My favorite apparatus for holding the prompter is the Himber Wallet variation that I had Roy Roth make up for me known as the Blockbuster Wallet. The wallet is designed to hold a single 3" x 5" file card on the inner right hand panel and the left hand panel contains a single small pocket to hold an envelope and some business cards. Here's how I used it to perform a truly baffling word test. Incidentally, if the reader does not own my Blockbuster Wallet, there's a no-wallet method explained in these instructions. The next thing you need is the perfect dictionary. It's entitled, Webster's New World Portable Large Print Dictionary. It's softbound and contains 890 pages and 30,000 words. But, it's the large print aspect that makes a critical difference for the mentalist. Because the book is designed for the visually impaired, there is only one column of words on each page and the bold word in the corners is large enough for people who need glasses to read it. If I squint, even I can read them without my trifocals. Since all the words are that size, it's much easier for a spectator to count down a number of lines in the column without making a mistake. The dictionary is also quite thick, which makes it look even more formidable.

The retail price is \$18.95 and you can order it from Amazon.com if you have access to the internet. The editor is Jonathan L. Goldman.

To prepare the prompter, Xerox the artwork and cut it out following the broken rule. Glue it to an index card. Laminate it on both sides using adhesive backed laminating film obtainable at any office supply store. You'll also need a blank index card cut to the same size and laminated with adhesive backed laminating film. To write on the laminated surface, use a "Sanford Vis-aVis wet erase, fine point overhead projector pen. These low-cost markers can also be obtained at any office supply store.

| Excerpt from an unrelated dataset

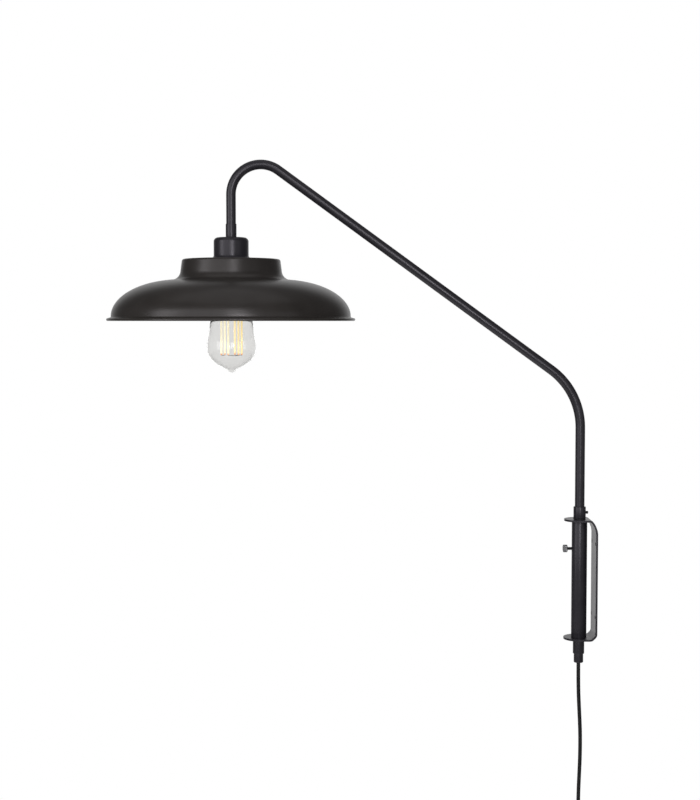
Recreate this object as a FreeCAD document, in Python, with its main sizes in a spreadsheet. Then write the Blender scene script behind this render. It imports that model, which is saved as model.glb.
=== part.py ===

What it looks like to your audience:

The performer hands out a large dictionary to a member of the audience. (Pick someone wearing glasses to be on the safe side). Now, have three spectators randomly selected. Have each stand in place. State that you're about to ask these folks to create a random number, over a hundred, but under a thousand. Ask the first spectator to hold their right or left hand in the air with their fist clenched. As soon as the spectator does this, explain that when you shout, "Now!" the spectator is to hold up any number of fingers that he wishes. The performer shouts. "Now!" and the spectator holds up three fingers. This repeated with the remaining two spectators. For example, the volunteers create the number 3-2-4. The performer records each number as it is created, on a file card in his pocket secretary. The performer now shows the number 324 boldly written on the file card, to the audience. Now, a fourth spectator is asked to stand and rearrange the 324 into another number. For example, the fourth spectator converts the 324 to 432. Thanking the four spectators for their help, the performer has the audience reward them with a nice round of applause. The performer writes the number 432 beneath the 324, which he crosses out. Displaying the new number to the audience, the performer asks the gentleman holding the dictionary to stand and turn to page 432 in the dictionary.

When the spectator states that he has found page 432, the performer asks the spectator to look at the bold word in the upper left hand corner of the page. The spectator is further asked to picture the word in his mind. After a moments intense concentration the performer writes something on the file card. "I'm getting the impression that the word you're picturng in your mind is not an object, is that correct? (The spectator answers in the affirmative.) It has something to do with language, is that correct? (Again the response is, "Yes.") But it's not an easy language to decipher, is it?"